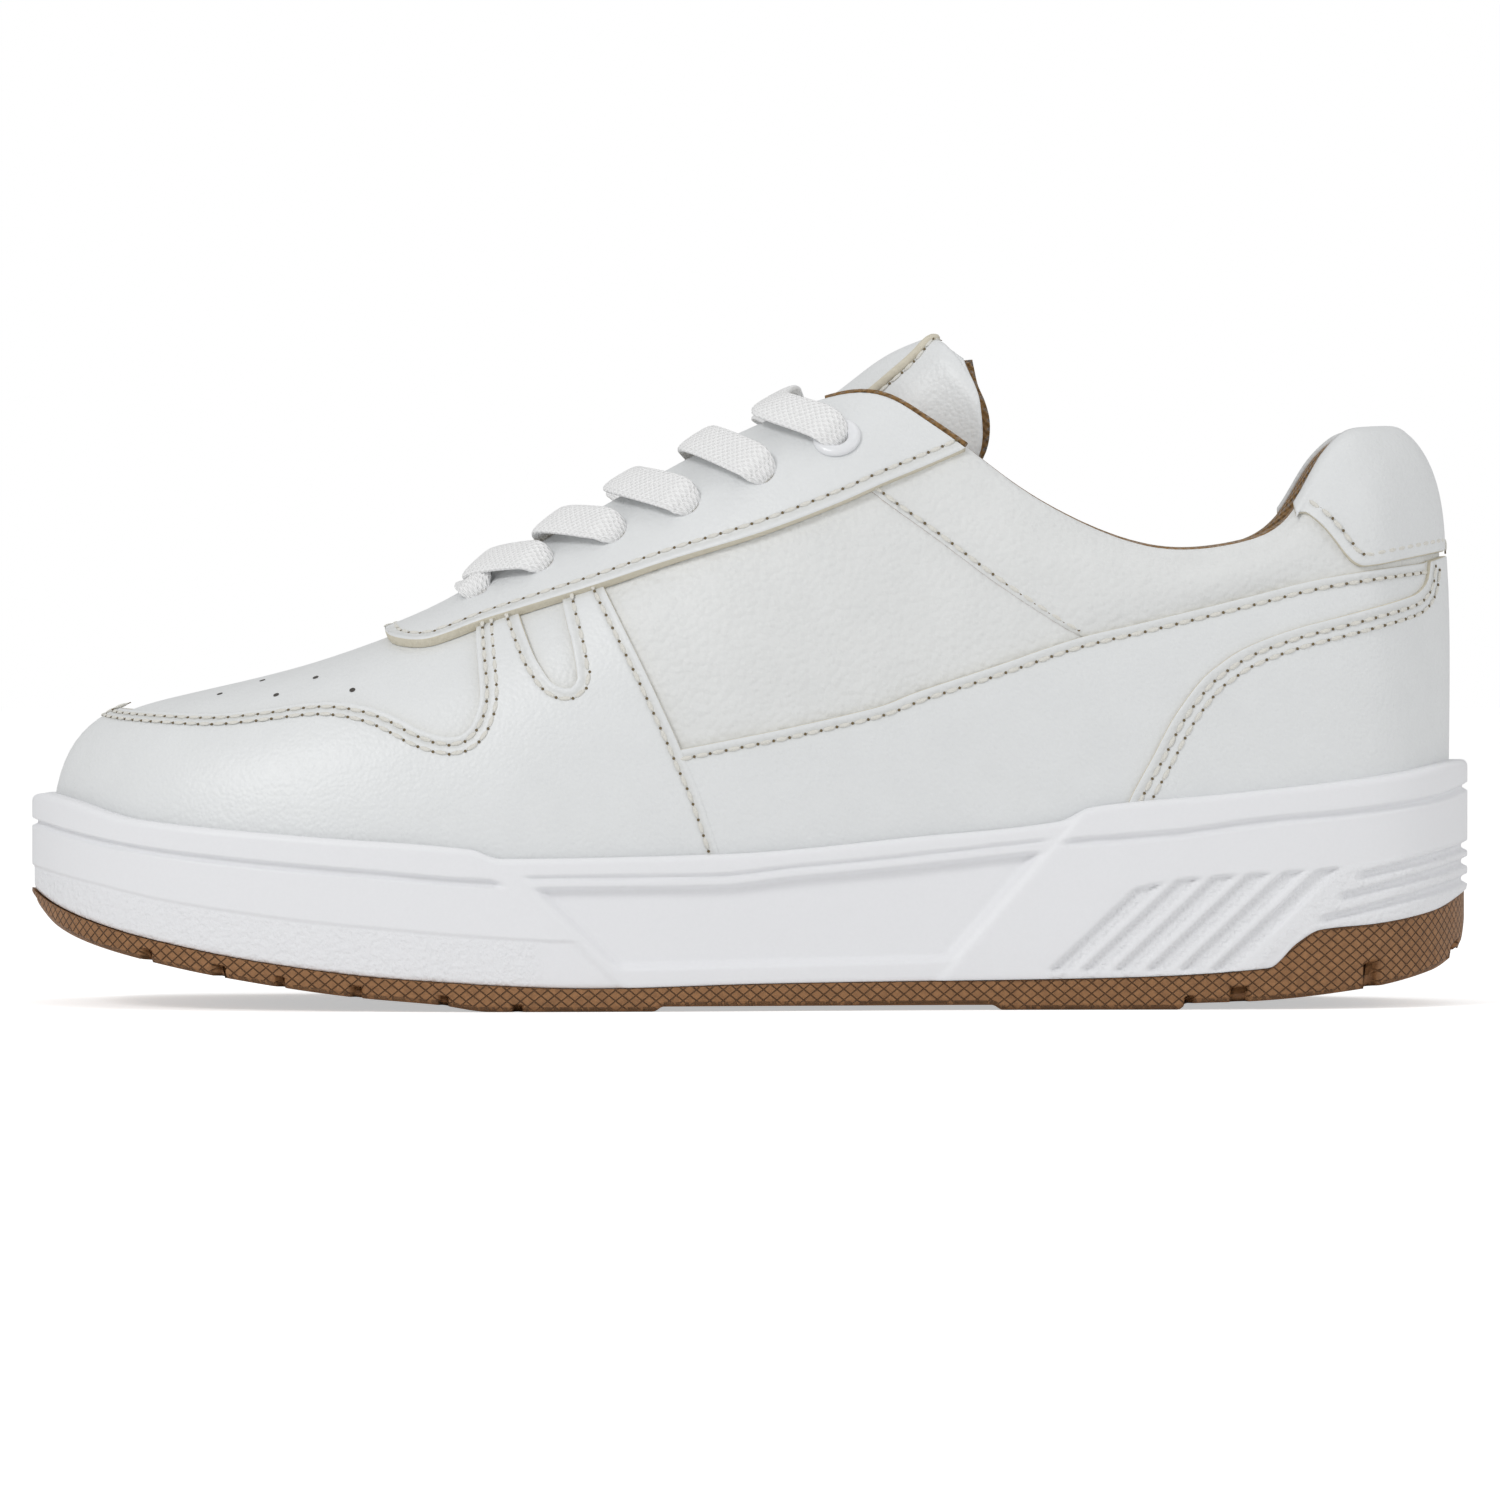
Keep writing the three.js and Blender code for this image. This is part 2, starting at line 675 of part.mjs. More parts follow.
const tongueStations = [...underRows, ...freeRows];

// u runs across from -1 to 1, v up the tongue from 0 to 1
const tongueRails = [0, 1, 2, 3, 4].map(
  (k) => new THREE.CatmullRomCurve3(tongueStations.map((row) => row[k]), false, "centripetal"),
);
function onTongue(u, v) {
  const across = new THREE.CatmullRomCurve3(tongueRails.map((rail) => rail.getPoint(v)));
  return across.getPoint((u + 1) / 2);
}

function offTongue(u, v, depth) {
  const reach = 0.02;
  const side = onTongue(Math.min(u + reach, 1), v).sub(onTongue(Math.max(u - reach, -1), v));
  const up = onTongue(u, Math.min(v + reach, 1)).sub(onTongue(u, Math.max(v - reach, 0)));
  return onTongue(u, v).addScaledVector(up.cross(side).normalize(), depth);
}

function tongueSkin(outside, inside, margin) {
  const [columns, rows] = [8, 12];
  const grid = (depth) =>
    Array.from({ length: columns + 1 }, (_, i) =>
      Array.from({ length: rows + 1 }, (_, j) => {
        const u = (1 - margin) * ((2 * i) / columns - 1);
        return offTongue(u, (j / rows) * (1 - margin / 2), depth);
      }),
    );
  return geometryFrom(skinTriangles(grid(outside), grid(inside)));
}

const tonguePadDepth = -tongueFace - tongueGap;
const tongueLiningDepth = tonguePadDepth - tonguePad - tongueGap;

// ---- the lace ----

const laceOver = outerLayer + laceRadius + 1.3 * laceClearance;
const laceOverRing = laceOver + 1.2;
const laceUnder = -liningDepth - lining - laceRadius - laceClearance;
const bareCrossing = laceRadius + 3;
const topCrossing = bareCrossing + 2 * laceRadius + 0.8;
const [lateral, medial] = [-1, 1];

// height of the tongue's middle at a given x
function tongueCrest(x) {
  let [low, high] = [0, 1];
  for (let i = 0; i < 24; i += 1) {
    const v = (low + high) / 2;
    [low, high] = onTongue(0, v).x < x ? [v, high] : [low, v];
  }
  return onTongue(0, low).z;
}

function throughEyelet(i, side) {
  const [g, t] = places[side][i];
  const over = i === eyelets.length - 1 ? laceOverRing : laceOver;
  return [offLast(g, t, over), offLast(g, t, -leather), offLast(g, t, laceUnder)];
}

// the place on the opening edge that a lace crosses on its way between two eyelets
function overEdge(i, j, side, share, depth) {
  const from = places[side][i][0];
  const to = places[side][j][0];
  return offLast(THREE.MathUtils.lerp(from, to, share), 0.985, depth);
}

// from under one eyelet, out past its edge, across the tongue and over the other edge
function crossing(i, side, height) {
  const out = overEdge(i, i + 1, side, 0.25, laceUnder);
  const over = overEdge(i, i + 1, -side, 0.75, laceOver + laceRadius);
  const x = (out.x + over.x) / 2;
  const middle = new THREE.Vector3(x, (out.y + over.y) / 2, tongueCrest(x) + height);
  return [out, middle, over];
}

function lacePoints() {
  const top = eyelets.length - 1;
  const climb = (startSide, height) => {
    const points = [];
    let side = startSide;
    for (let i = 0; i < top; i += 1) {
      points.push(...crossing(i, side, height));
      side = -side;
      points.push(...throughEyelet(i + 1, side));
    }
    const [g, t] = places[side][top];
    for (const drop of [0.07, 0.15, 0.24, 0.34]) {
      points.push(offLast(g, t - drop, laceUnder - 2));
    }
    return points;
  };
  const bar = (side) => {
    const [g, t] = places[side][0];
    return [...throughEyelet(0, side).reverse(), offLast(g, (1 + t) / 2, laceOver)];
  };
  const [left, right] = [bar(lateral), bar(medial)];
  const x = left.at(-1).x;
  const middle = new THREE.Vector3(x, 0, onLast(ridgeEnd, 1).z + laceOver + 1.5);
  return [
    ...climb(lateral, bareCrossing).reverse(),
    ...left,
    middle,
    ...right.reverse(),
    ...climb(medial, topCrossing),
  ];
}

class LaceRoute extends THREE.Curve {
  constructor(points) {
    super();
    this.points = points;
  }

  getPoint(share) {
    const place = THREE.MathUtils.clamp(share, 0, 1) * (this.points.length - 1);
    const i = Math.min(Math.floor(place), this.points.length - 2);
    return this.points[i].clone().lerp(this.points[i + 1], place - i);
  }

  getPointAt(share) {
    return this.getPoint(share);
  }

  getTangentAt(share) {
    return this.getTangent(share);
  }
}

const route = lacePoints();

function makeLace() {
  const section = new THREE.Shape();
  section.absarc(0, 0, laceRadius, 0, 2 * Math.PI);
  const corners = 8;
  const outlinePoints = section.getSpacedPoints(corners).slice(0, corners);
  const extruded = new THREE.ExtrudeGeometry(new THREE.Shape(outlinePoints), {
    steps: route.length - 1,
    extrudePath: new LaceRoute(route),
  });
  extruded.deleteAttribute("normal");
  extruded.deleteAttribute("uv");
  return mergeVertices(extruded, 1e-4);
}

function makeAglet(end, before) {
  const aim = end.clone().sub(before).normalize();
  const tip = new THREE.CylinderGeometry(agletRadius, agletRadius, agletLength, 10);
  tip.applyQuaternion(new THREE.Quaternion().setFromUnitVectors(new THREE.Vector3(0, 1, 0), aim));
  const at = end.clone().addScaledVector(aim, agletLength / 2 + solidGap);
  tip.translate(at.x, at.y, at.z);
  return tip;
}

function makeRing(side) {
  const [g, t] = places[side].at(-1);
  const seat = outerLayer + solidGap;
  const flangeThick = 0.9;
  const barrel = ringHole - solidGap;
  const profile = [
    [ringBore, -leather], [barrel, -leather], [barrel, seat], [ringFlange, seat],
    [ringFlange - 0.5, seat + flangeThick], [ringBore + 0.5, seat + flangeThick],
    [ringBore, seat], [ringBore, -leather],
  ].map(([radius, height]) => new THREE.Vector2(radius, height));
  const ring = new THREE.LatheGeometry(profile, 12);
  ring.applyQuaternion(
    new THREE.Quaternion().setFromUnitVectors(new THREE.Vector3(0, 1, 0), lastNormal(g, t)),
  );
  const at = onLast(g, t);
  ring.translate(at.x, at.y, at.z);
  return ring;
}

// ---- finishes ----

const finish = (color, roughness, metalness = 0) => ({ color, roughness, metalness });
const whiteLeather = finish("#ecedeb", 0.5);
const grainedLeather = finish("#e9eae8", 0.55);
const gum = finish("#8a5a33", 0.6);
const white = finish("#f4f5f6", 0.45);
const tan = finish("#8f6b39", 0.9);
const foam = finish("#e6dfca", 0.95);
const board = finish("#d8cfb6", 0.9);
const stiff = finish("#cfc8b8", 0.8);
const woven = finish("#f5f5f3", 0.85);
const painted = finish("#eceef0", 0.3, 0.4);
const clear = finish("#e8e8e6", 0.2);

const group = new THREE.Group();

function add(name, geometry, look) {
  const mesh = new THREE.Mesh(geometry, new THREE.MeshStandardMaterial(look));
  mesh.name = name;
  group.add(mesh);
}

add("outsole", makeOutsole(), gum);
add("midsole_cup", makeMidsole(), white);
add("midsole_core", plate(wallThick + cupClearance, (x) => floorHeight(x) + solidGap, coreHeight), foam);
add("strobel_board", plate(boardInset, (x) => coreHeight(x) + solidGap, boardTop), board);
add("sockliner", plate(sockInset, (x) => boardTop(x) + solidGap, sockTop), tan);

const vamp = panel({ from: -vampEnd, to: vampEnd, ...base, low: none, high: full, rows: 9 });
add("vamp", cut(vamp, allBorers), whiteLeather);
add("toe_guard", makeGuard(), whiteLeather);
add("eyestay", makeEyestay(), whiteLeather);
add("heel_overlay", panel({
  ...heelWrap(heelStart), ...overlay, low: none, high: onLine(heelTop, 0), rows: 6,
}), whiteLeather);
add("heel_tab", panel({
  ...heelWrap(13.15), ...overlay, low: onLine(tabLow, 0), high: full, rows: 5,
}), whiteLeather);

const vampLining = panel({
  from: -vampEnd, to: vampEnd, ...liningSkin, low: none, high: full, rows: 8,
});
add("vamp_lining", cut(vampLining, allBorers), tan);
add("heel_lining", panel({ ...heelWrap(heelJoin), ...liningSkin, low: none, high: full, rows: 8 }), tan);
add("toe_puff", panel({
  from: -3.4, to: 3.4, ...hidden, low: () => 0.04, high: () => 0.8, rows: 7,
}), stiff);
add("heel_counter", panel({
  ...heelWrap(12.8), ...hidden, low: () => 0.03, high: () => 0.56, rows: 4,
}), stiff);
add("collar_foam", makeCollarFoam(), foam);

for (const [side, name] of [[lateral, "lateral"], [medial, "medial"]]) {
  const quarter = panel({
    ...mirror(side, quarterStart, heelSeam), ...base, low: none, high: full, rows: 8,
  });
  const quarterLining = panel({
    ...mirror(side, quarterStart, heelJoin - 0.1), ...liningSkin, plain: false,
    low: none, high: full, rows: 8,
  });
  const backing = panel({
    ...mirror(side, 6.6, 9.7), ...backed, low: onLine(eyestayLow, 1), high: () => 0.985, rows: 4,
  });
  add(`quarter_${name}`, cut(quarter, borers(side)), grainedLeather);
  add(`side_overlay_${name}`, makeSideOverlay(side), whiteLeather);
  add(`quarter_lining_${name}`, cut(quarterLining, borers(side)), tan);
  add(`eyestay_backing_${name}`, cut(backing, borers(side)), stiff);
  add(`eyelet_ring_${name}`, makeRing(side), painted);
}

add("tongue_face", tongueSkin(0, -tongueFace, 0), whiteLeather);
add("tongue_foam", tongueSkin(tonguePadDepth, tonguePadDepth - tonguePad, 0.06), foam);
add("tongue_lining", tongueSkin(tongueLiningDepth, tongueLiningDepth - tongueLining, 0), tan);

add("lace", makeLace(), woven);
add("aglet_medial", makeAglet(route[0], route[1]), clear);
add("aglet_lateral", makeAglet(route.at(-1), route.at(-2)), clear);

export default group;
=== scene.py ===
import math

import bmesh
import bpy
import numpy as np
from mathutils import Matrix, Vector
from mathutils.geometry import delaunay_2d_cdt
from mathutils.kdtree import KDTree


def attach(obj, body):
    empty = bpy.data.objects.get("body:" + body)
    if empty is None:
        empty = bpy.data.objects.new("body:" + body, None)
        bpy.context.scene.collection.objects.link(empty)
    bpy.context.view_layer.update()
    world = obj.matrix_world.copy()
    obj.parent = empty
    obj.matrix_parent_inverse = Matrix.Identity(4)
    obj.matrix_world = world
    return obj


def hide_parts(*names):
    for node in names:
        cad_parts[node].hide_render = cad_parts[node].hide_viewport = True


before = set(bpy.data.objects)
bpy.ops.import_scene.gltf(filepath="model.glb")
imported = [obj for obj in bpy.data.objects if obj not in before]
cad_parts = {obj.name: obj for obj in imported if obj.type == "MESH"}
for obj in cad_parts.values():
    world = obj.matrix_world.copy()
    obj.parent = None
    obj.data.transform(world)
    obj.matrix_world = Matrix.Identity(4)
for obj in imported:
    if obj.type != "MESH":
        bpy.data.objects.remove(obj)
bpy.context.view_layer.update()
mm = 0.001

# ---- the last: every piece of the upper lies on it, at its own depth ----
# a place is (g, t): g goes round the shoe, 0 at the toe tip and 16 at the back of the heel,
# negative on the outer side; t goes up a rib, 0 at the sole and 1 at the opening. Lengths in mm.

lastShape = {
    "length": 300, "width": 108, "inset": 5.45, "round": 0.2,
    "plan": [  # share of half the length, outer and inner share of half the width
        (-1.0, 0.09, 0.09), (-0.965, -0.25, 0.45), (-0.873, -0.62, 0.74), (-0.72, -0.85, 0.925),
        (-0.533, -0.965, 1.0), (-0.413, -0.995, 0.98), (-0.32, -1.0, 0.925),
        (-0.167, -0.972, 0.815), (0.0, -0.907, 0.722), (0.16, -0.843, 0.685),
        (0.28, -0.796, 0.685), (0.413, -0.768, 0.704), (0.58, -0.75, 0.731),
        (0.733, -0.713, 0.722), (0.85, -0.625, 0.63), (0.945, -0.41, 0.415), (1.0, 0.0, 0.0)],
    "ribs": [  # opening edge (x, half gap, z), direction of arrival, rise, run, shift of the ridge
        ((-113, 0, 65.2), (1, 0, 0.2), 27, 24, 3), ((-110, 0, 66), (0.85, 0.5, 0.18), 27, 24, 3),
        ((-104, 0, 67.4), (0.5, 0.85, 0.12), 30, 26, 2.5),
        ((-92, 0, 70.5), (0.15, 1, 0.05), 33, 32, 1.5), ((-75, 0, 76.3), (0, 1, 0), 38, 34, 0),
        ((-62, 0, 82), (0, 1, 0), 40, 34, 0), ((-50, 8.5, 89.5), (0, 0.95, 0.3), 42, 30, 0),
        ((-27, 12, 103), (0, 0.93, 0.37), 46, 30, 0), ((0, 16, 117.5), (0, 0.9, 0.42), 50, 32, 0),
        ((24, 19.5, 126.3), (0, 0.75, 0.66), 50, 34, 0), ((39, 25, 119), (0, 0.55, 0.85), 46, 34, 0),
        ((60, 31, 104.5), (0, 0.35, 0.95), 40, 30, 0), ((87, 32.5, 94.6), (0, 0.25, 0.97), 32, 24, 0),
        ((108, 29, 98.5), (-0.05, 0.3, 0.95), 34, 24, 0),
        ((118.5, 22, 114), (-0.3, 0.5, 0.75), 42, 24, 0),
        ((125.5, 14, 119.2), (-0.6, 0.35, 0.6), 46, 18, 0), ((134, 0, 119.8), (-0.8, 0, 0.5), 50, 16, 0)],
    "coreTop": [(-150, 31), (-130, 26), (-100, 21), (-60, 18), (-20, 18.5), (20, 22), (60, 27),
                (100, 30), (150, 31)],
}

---

> _WHAT YOU ARE ASKED TO DO_: Write out exactly the lines from the start of the material through the line with "const tongueStations = [...underRows, ...freeRows];". No other output is expected.

> _RESULT BELOW_:
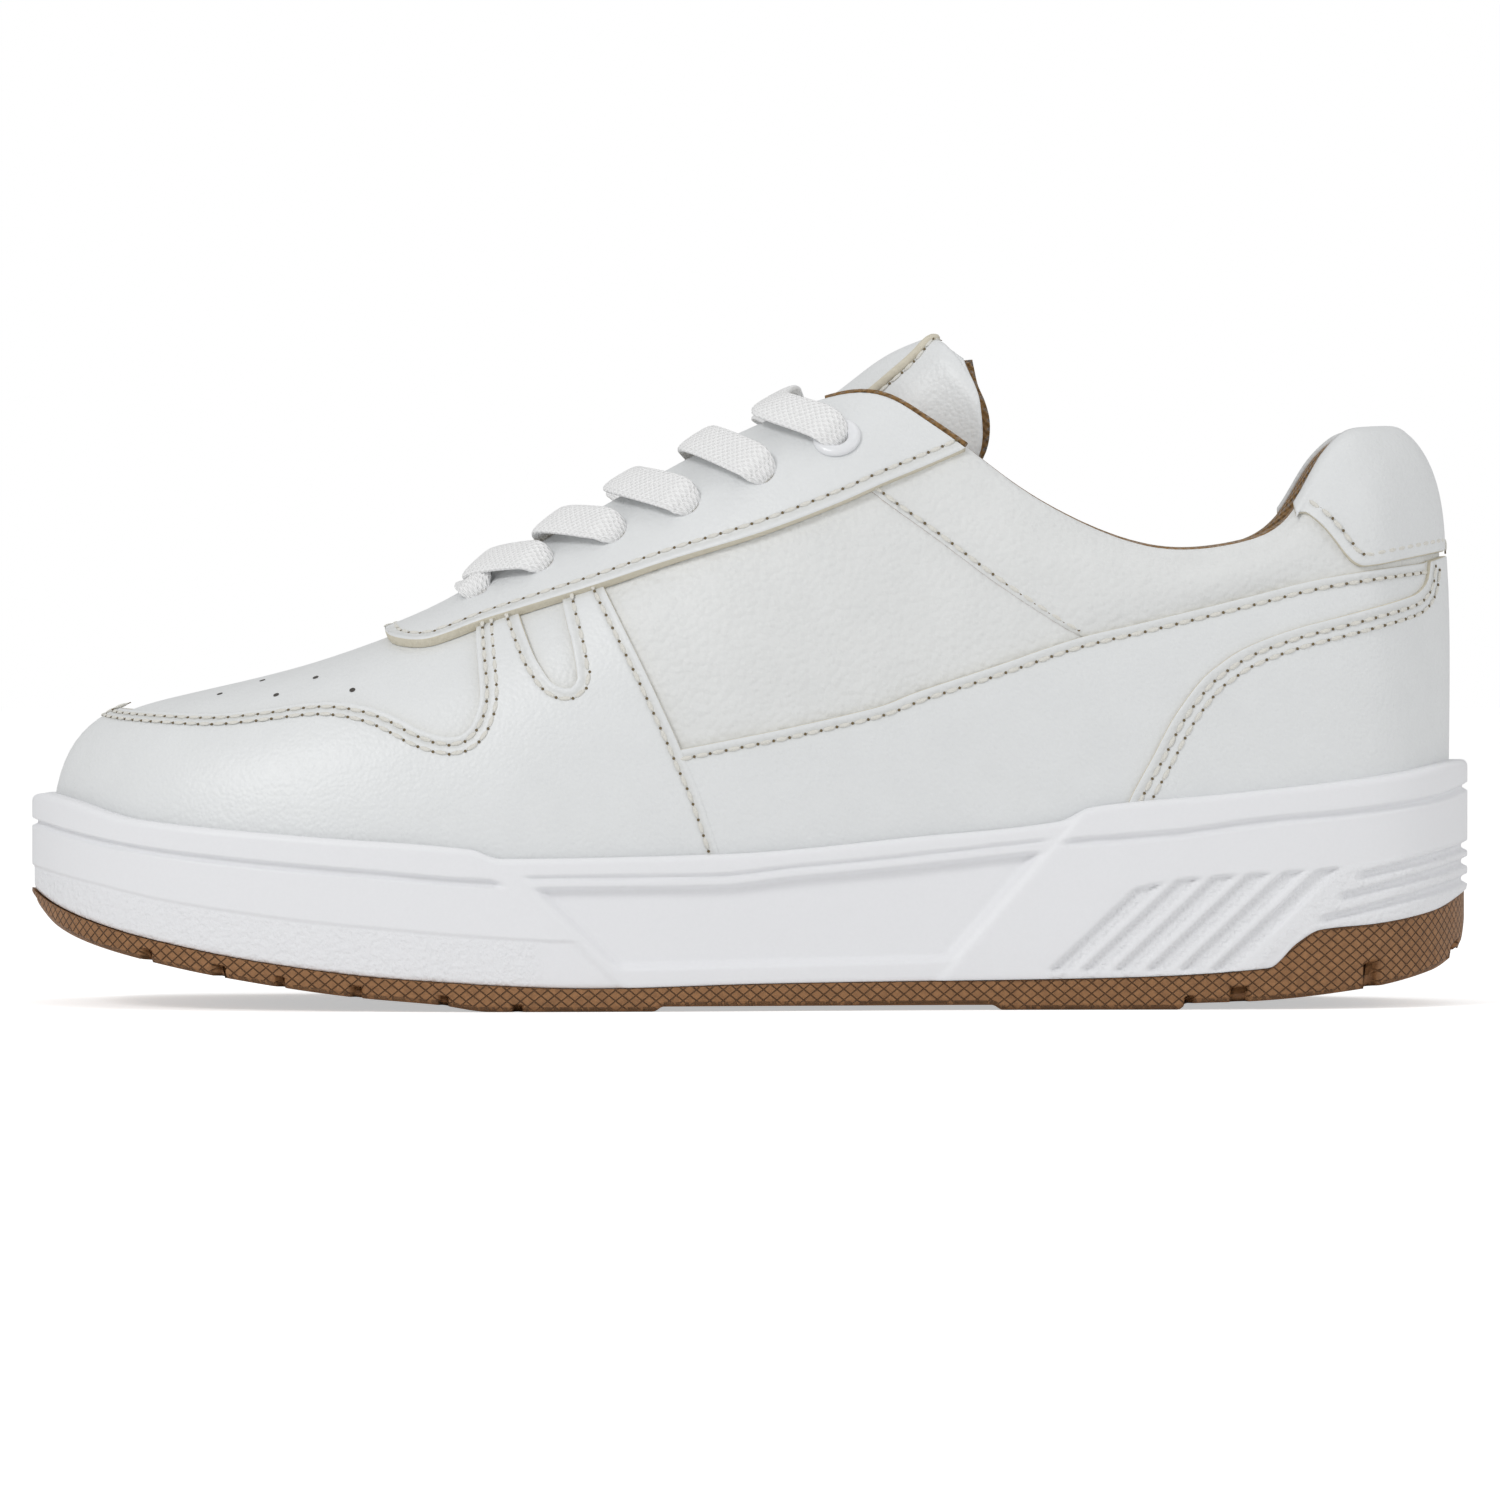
Keep writing the three.js and Blender code for this image. This is part 2, starting at line 675 of part.mjs. More parts follow.
const tongueStations = [...underRows, ...freeRows];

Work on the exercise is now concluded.